Principal of King's College London, England

Shitij Kapur is a medical doctor and administrator. He has served as the 21st president and principal of King's College London since 1 June 2021. Previously, he was the dean of the Faculty of Medicine Dentistry and Health Sciences and assistant vice-chancellor (health) of the University of Melbourne from 2016 to 2020.

==Early life and education==
After graduating from AIIMS New Delhi in 1988, Kapur did his residency training in psychiatry at the University of Pittsburgh.

Kapur was a professor of psychiatry at the University of Toronto from 2001 to 2007. From 2007 to 2016, he was the dean and head of school at the Institute of Psychiatry, Psychology and Neuroscience (IoPPN) at King's College London, He is the currently the Vice-chancellor and President of King's College London. He succeeded acting president and principal Evelyn Welch on 1 June 2021.
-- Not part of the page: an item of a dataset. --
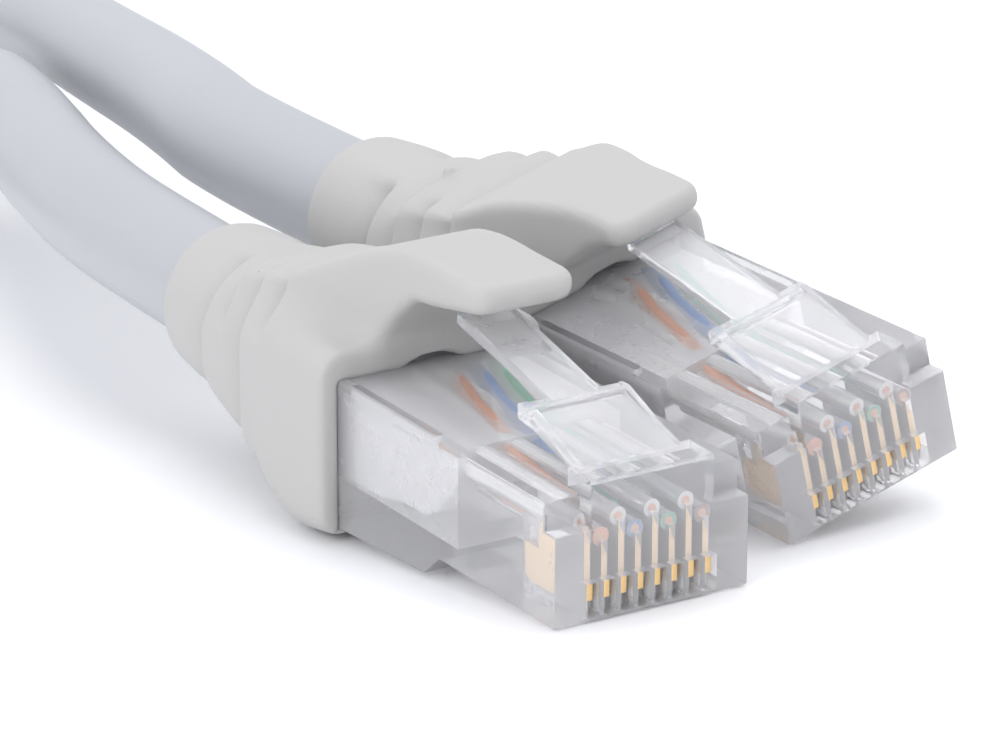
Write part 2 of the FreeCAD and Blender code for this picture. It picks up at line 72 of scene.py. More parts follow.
place = {end: plug_place(end) for end in ENDS}
nose_edge = place["a"].translation.copy()


def from_nose(point):
    """A point given in millimetres from plug A's nose edge, along the row frame's axes."""
    return nose_edge + Vector(point) * MM


# ---------------------------------------------------------------- camera, floor and light
def aim(obj, position, forward, up):
    forward, up = Vector(forward).normalized(), Vector(up)
    right = forward.cross(up).normalized()
    up = right.cross(forward)
    turn = Matrix((right, up, -forward)).transposed().to_4x4()
    obj.matrix_world = Matrix.Translation(position) @ turn
    bpy.context.scene.collection.objects.link(obj)


def make_camera():
    data = bpy.data.cameras.new("camera")
    data.lens, data.sensor_width = 196.3, 36.0
    data.clip_start, data.clip_end = 0.01, 10.0
    camera = bpy.data.objects.new("camera", data)
    position = from_nose((224.56, -140.74, 79.91))
    aim(camera, position, (-0.8345, 0.4931, -0.2460), (-0.1788, 0.1801, 0.9673))
    bpy.context.scene.camera = camera


def softbox(name, position, target, size, power, colour):
    data = bpy.data.lights.new(name, "AREA")
    data.shape, data.size, data.energy, data.color = "DISK", size, power, colour
    light = bpy.data.objects.new(name, data)
    aim(light, Vector(position), Vector(target) - Vector(position), (0.1, 1, 0.2))


def make_studio():
    bpy.context.scene.view_settings.view_transform = "Standard"
    world = bpy.data.worlds.new("studio")
    bpy.context.scene.world = world
    world.use_nodes = True
    sky = world.node_tree.nodes["Background"]
    sky.inputs["Color"].default_value = (0.93, 0.95, 1.0, 1)
    sky.inputs["Strength"].default_value = 1.02
    softbox("top light", (-0.05, 0.10, 0.55), (0, 0, 0), 0.5, 1.0, (1.0, 0.985, 0.96))
    softbox("side light", (0.25, -0.45, 0.30), (0, 0, 0), 0.35, 0.8, (1.0, 1.0, 1.0))
    bm = bmesh.new()
    bmesh.ops.create_grid(bm, x_segments=1, y_segments=1, size=1.5)
    floor = finished("floor", bm, Matrix())
    floor.data.materials.append(floor_finish())


# ---------------------------------------------------------------- mesh helpers
def add_piece(name, mesh):
    piece = bpy.data.objects.new(name, mesh)
    bpy.context.scene.collection.objects.link(piece)
    return piece


def finished(name, bm, transform, smooth=False):
    """Turns a bmesh into a piece that stands at the origin with its place in its mesh."""
    mesh = bpy.data.meshes.new(name)
    bm.to_mesh(mesh)
    bm.free()
    mesh.transform(transform)
    for face in mesh.polygons:
        face.use_smooth = smooth
    return add_piece(name, mesh)


def baked(piece):
    """The piece with its modifiers, or its curve, turned into a plain mesh of the same name."""
    graph = bpy.context.evaluated_depsgraph_get()
    mesh = bpy.data.meshes.new_from_object(piece.evaluated_get(graph))
    name = piece.name
    bpy.data.objects.remove(piece)
    return add_piece(name, mesh)


def drop(*pieces):
    for piece in pieces:
        bpy.data.objects.remove(piece)


def spline(at, knots, values):
    """Smooth curve through the values given at rising knots."""
    knots, values = np.asarray(knots, float), np.asarray(values, float)
    slopes = np.gradient(values, knots)
    i = np.clip(np.searchsorted(knots, at) - 1, 0, len(knots) - 2)
    span = knots[i + 1] - knots[i]
    t = np.clip((at - knots[i]) / span, 0, 1)
    rise = values[i + 1] - values[i]
    ease = t * t * (3 - 2 * t)
    lean = span * (slopes[i] * t * (1 - t) ** 2 - slopes[i + 1] * t * t * (1 - t))
    return values[i] + rise * ease + lean


def surface_nets(name, value, low, step, transform):
    """Closed mesh of the zero level of a sampled field, negative inside."""
    cells = np.array(value.shape) - 1
    total, count = np.zeros((*cells, 3)), np.zeros(cells)
    crossings = []
    for axis in range(3):
        first = np.take(value, range(value.shape[axis] - 1), axis)
        last = np.take(value, range(1, value.shape[axis]), axis)
        spots = np.argwhere((first < 0) != (last < 0))
        a, b = first[tuple(spots.T)], last[tuple(spots.T)]
        where = spots.astype(float)
        where[:, axis] += a / (a - b)
        shift = np.zeros((4, 3), int)
        shift[[1, 2], (axis + 1) % 3] = 1
        shift[[2, 3], (axis + 2) % 3] = 1
        around = spots[:, None, :] + shift[None] - shift[2]
        for corner in range(4):
            cell = tuple(around[:, corner].T)
            np.add.at(total, cell, where)
            np.add.at(count, cell, 1)
        around[a > 0] = around[a > 0][:, ::-1]
        crossings.append(around)
    used = count > 0
    number = np.cumsum(used).reshape(used.shape) - 1
    points = np.array(low) + step * total[used] / count[used][:, None]
    quads = np.concatenate(crossings)
    faces = number[quads[..., 0], quads[..., 1], quads[..., 2]]
    mesh = bpy.data.meshes.new(name)
    mesh.from_pydata(points.tolist(), [], faces.tolist())
    mesh.transform(transform)
    mesh.polygons.foreach_set("use_smooth", [True] * len(mesh.polygons))
    return add_piece(name, mesh)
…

==University appointments==
Kapur became president and principal of King's College London in June 2021, replacing Sir Edward Byrne AC and interim principal Evelyn Welch. Prior to his current position, he was dean and assistant vice chancellor (health) at the University of Melbourne from 2016 to 2020 and the executive dean and professor of psychiatry at King's College London until 2016. Prior to that Kapur was a professor of psychiatry at the University of Toronto. While there, he served as the vice-president for research at the Centre for Addiction and Mental Health. From 2001 to 2007, he was a Canada Research Chair at the University of Toronto.

He was elected a Fellow of the Academy of Medical Sciences in 2009.